New Citi Bike stations outside the Red Hook Houses are stealing much-needed parking spaces from residents who rely on their cars to get to and from the transit-starved nabe, claim tenant leaders — and it’s just the latest example of the city telling public housing residents what they need instead of listening to what they actually want, they say.
“I don’t see how the stations benefit people who live in public housing,” said Frances Brown, president of the Red Hook East Houses Tenant Association. “We’re tired of all these Citi Bikes and people making decisions for us like we’re little children.”
The Department of Transportation recently installed four stations around the 2,891-unit public housing complex — at W. Ninth and Columbia streets, Lorraine and Columbia streets, Clinton and Centre streets, and Wolcott and Dwight streets — as part of a broader rollout of the blue-bike bays around Community Board 6 over the past month.

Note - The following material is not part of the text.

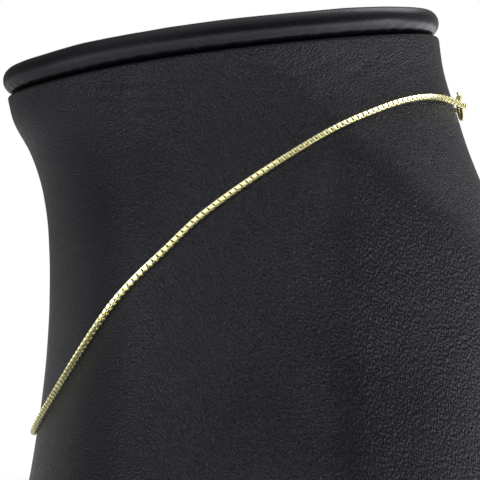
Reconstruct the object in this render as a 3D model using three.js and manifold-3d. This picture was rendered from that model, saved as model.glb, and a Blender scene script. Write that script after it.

The agency held several public workshops during the planning period and met with Brown twice, but she said the pow-wows seemed pointless and she got the impression transportation honchos had already decided where it was placing the docks before they spoke to her.
“When they came to me and spoke to me they had already made up their minds,” she said.
The city has made an effort to get New York City Housing Authority residents on the bikes — tenants only have to pay $5 per month to rent them, versus $15 for other citizens.
Meanwhile, Red Hook Houses residents are only renting out 47 of the 116 spaces in the complex’s private parking lot, which costs $60–$75 a year, according to a New York City Housing Authority spokeswoman.
But another tenant leader says there is a dearth of free parking options for the 98 percent of residents who she claims own cars, and the few who cycle already own their own bikes.
“We don’t have enough space to park as is,” said Red Hook West Houses Tenant Association president Lillie Marshall, who says the city didn’t even bother to engage her in the discussion. “People in the community have cars and their children have bikes so what are we going to do with all these bikes? Nobody is renting these bikes, they’re just parked there.”
Mayor DeBlasio also singled out the Red Hook Houses residents as the lucky recipients of a new neighborhood ferry stop and his forthcoming streetcar.
A Department of Transportation spokeswoman refused to answer specific questions about its meetings — or lack thereof — with Red Hook Houses leaders, saying only that it takes community input seriously and into consideration when deciding on rack locations.